I went to see my doctor to try and get my IBS under control before starting a new job. I was taking loperamide, but wanted something I could take each day long-term. I had heard of Lomotil, so I suggested it. She said sure, you can try it, but you can't take it long-term. Dont know why. Anyway, she said to take 4 a day...that made me throw up...but the D had stopped! I cut the dose to two a day and it still worked okay, great infact! It let me completely forget about my IBS, I regained a bit of my life, even felt brave enough to eat out! But then reality hit home and I knew I couldn't take it long-term, for whatever reason, so I stopped taking it and switched back to the Loperamide. I still have half a pack in my drawer, I'm saving it for special occasions!


----------



## kitkat17 Lady of the Loo (Jul 21, 2005)

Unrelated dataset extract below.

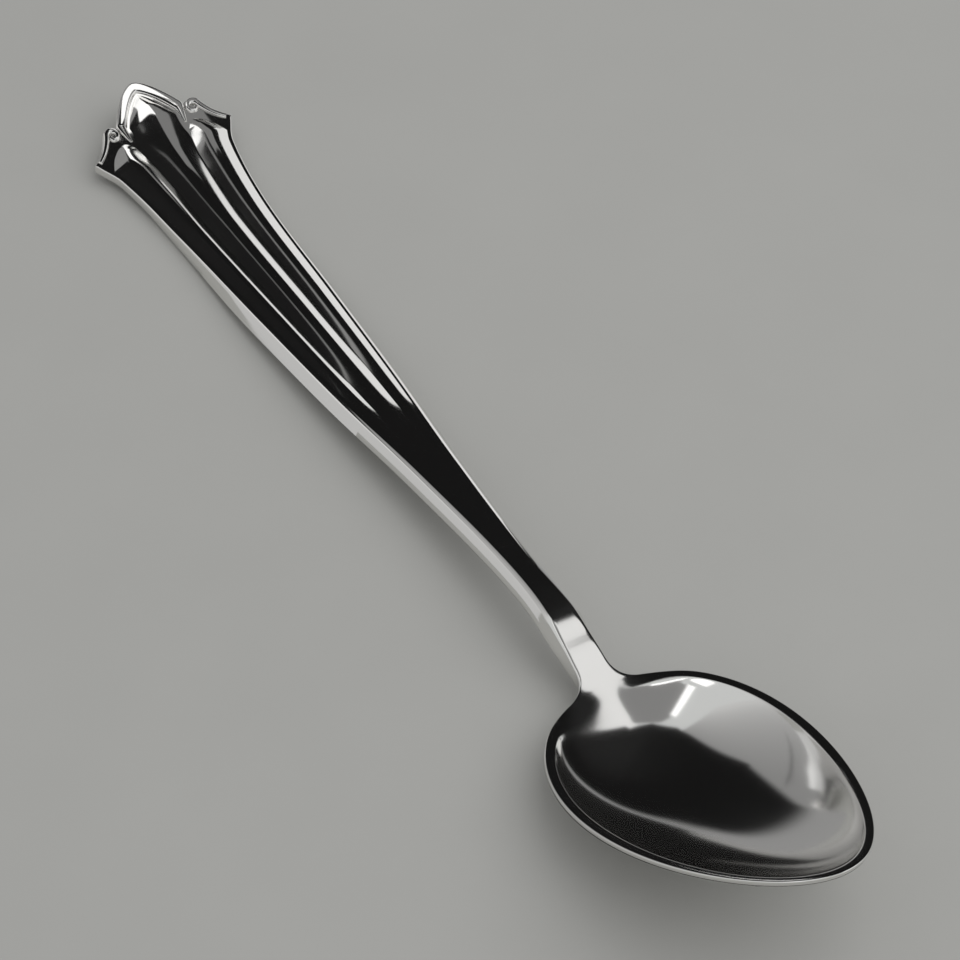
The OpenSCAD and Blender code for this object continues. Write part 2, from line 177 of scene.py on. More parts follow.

I have been on Lomotil for about 5 years now. My Dr's (3) of them so far ,have NO problem giving it to me and one perscription has been be up to 300 pills for a month. I can tak eup to 8 a day if needed.I htink I would find a new Dr. Coarse there has been several on here that can't get them either. Glad I don;t have that problem. But if I did I would go somewhere else. I got imune to Imodium and it just did not work at all anymoreGoood luckKat


----------



## 15085 (Jul 24, 2006)

I am on Lomotil as needed now. At firs my PCP gave it to be taken every day, one in the morning. It became constipating for me so I cut back to just taking it when I need a boost to my Immodium. When I had an intestinal bug, lomotil didn't even touch it nor did immodium. The docs don't kinw to perscribe any drugs that can become habit forming.


----------



## code9 (Dec 3, 2007)

Not much of Lomotil crosses into the brain. It also contains Atropine to prevent abuse. To be blunt, imo, if your doctor has qualms about giving your Lomotil when you have chronic D.... time to find a new doctor because he sounds like a moron.


----------



## John W (Feb 9, 2008)

I found Lomotil to work ok but hated the dry mouth.


----------